Verdict on this eval: weak discrimination. Both responses solve the immediate bug. The with-skill response is more OTEL-aware (status on every path) but the difference is small.

Eval 2 — Greenfield production boilerplate

What does baseline Claude produce vs. skill-augmented Claude for a new service?

Prompt: I'm instrumenting a new Node.js service with OpenTelemetry from scratch. Give me a production-ready boilerplate for the entry point that handles graceful shutdown, signal interruption, and unhandled promise rejections — all with proper span error recording so nothing goes silent.

With skill

Single-file entry point. All five safety mechanisms present and explained:

SIGTERM + SIGINT handlers ending the root span as ERROR and awaiting provider.shutdown() before exit
unhandledRejection handler
finished flag preventing double-end
Explicit rootCtx storage and a note that every async helper must accept ctx: Context (Bun caveat named)
setStatus on every exit path

The explanatory comments name the failure mode each pattern prevents.

Without skill

A more elaborate two-file setup (telemetry.ts + index.ts).
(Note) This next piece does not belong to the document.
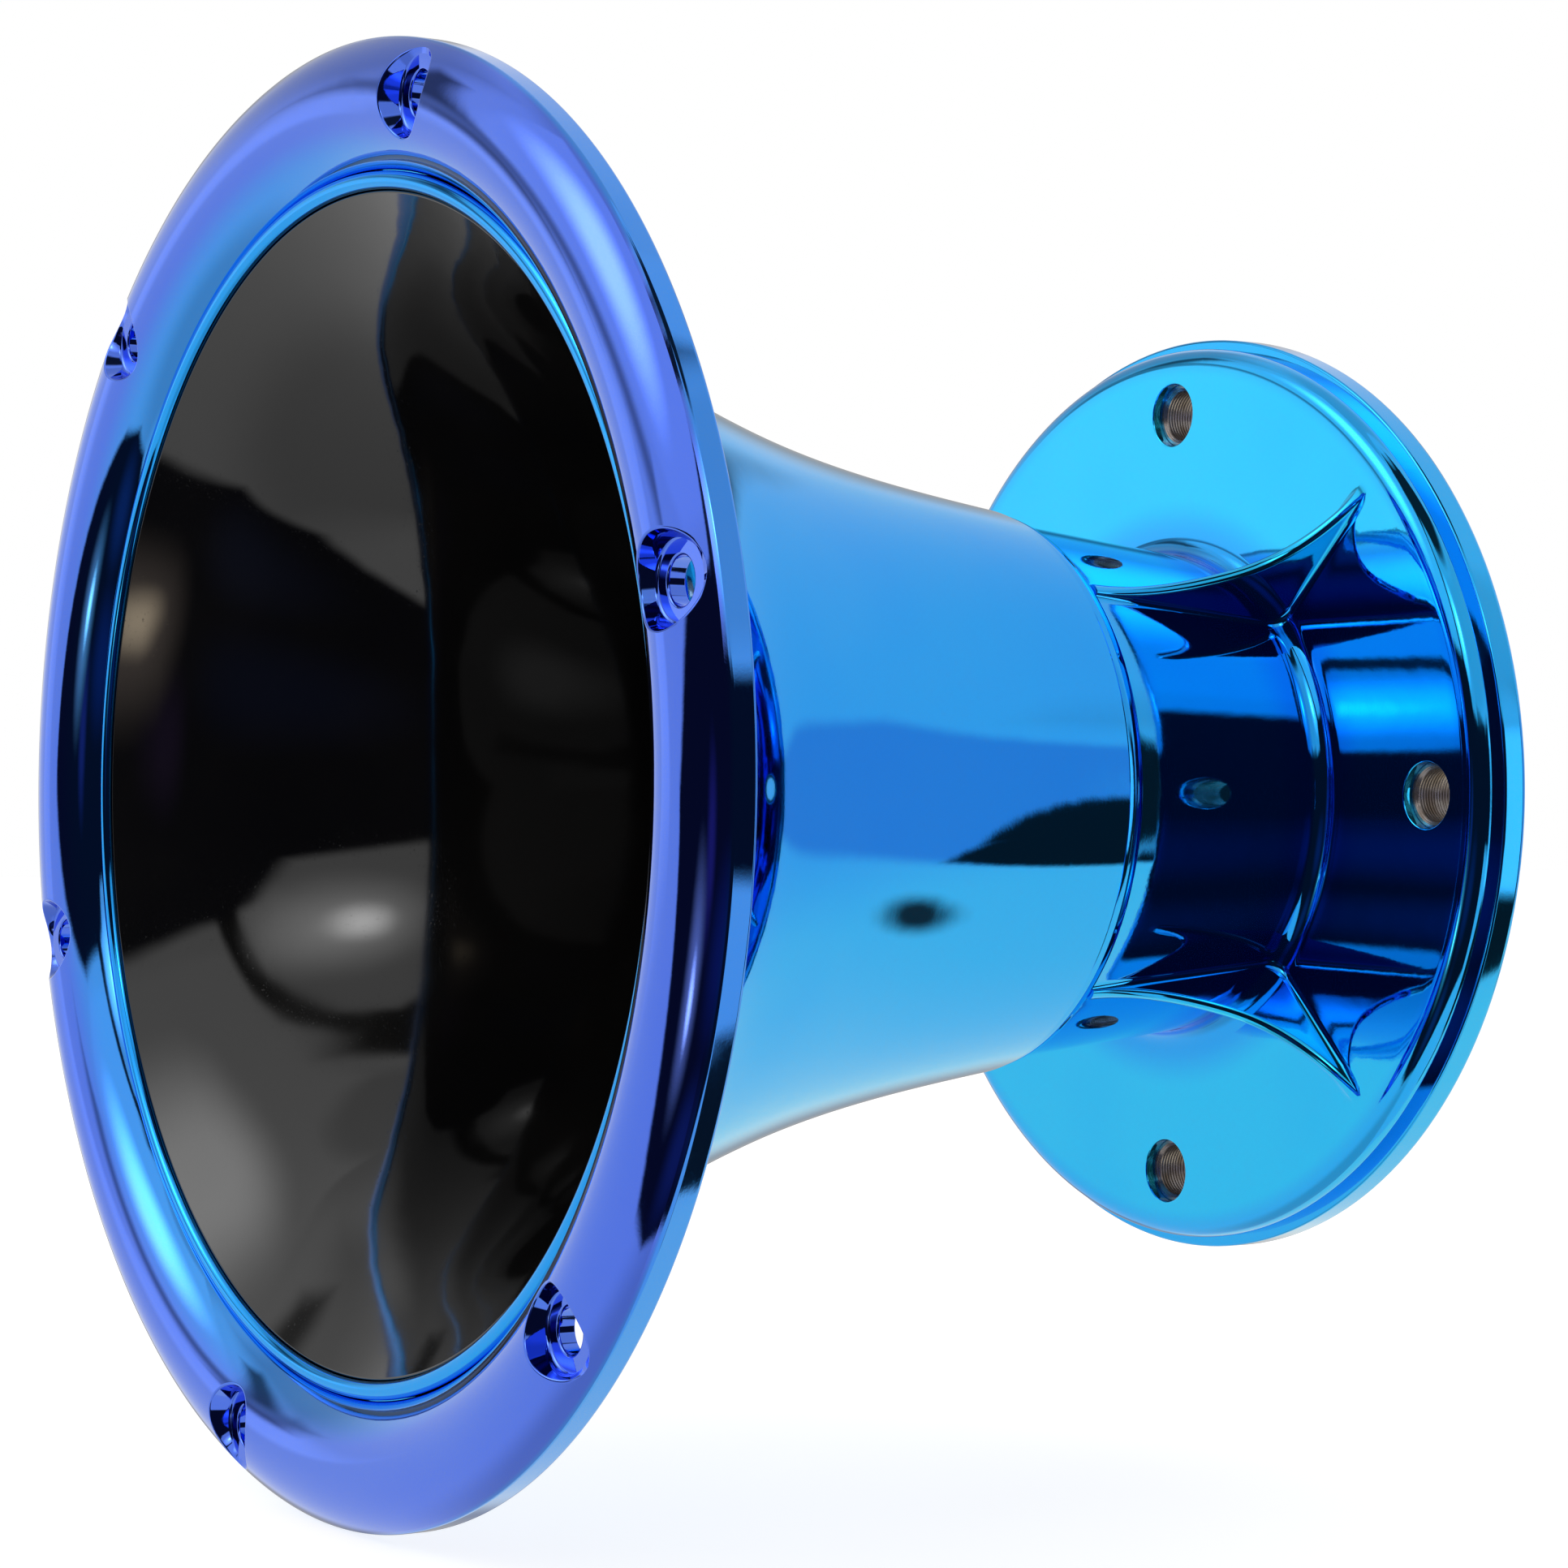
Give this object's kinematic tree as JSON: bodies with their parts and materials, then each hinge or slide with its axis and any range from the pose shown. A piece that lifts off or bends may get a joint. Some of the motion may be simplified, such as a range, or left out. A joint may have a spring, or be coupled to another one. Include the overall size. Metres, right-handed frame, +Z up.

Has signal handlers and isShuttingDown guard. Covers unhandledRejection and uncaughtException. Also includes metrics setup and auto-instrumentation — genuinely useful for a long-lived service.

Missing: no finished / isShuttingDown check prevents double-shutdown correctly (it does have isShuttingDown, so that part is fine). Missing: no mention of Bun context propagation. Uses startActiveSpan throughout without the caveat that it fails in Bun.

For a Node.js service (not Bun), the without-skill boilerplate is arguably more complete — it adds metrics and auto-instrumentation the with-skill response omits. For Bun, the with-skill response is the correct one.

Summary

	Eval 0	Eval 1	Eval 2
With skill	Correct Bun fix; all safety mechanisms	Correct + status on all paths	All 5 mechanisms; Bun caveat named
Without skill	Wrong fix for Bun async; missing `finished` + `unhandledRejection`	Correct (well-known JS pattern)	Correct for Node.js; missing Bun caveat
Discriminating?	Yes	Weakly	Yes, for Bun

The skill earns its keep specifically on Bun projects. For standard Node.js, baseline Claude produces correct boilerplate. The Bun context propagation failure mode is niche enough that it won't surface in general advice, and specific enough that getting it wrong wastes days.

Assertion quality: All 12 assertions passed for both sides — the assertions were too weak. A second iteration should add: "mentions Bun's unreliable async context propagation specifically," "includes finished flag," and "includes unhandledRejection handler."